## Set exercise
Beginning with the first line below, please repeat the material exactly, ending with the line that includes "black handle housing".

## Supplied data
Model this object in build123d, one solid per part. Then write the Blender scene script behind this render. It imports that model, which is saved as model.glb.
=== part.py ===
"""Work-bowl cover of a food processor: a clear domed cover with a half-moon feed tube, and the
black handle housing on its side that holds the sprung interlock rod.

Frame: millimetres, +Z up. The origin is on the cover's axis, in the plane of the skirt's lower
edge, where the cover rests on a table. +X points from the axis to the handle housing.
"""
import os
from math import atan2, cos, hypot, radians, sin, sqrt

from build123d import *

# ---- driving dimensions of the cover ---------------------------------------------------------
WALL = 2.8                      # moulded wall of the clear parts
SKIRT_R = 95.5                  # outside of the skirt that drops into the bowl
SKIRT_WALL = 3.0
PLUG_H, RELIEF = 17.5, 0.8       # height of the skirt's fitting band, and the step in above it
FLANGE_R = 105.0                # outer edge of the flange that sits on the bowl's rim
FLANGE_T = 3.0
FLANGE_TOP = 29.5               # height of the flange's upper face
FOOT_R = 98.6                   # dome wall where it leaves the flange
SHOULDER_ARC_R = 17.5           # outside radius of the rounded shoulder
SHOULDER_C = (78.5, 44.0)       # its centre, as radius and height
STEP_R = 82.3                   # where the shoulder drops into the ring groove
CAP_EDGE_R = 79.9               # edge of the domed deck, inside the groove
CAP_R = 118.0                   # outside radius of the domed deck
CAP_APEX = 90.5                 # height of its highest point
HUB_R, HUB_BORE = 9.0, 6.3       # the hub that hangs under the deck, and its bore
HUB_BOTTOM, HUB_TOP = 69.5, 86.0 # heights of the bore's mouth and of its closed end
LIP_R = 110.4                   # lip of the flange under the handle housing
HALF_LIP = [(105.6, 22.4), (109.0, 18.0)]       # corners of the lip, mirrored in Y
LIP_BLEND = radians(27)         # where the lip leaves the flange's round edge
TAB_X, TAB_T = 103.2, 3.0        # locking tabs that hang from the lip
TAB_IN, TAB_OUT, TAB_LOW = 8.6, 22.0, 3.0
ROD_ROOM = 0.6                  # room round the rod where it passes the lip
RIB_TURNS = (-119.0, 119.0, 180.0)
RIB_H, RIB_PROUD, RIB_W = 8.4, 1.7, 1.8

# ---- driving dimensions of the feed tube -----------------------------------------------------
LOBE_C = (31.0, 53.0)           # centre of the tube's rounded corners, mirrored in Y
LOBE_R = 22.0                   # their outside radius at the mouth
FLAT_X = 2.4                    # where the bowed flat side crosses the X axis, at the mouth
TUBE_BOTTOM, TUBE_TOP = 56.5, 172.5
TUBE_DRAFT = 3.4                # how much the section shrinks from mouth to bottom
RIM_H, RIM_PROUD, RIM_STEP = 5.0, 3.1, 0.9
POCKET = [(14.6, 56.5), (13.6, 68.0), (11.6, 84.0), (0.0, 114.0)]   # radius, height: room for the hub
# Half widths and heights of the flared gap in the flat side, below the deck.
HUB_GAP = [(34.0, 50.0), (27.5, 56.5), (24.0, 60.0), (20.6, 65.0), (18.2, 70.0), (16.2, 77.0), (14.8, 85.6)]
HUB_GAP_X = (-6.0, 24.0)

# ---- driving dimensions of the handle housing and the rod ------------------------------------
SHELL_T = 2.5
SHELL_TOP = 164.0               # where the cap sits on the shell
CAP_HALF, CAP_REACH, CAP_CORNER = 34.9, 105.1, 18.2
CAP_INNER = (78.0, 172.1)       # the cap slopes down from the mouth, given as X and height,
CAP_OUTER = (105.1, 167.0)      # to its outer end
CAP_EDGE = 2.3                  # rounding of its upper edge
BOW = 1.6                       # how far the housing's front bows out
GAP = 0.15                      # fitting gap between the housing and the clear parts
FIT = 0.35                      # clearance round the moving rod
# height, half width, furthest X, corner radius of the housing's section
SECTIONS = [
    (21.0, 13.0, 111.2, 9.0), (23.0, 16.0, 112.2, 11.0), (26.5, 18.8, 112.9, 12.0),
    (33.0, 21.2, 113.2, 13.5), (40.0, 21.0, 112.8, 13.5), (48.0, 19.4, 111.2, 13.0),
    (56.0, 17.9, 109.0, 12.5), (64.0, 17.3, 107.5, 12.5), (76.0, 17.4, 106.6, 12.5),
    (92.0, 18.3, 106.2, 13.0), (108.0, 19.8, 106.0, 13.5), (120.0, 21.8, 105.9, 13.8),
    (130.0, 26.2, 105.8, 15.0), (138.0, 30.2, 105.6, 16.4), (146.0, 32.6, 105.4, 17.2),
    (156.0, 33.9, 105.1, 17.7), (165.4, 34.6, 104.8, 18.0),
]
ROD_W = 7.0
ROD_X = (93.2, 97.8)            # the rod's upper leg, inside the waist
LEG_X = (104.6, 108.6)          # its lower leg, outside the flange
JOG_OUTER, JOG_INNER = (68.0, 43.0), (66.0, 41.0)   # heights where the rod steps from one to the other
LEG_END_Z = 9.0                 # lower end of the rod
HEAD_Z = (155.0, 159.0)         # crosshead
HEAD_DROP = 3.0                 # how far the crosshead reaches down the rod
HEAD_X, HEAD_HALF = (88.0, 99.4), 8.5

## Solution
Model this object in build123d, one solid per part. Then write the Blender scene script behind this render. It imports that model, which is saved as model.glb.
=== part.py ===
"""Work-bowl cover of a food processor: a clear domed cover with a half-moon feed tube, and the
black handle housing on its side that holds the sprung interlock rod.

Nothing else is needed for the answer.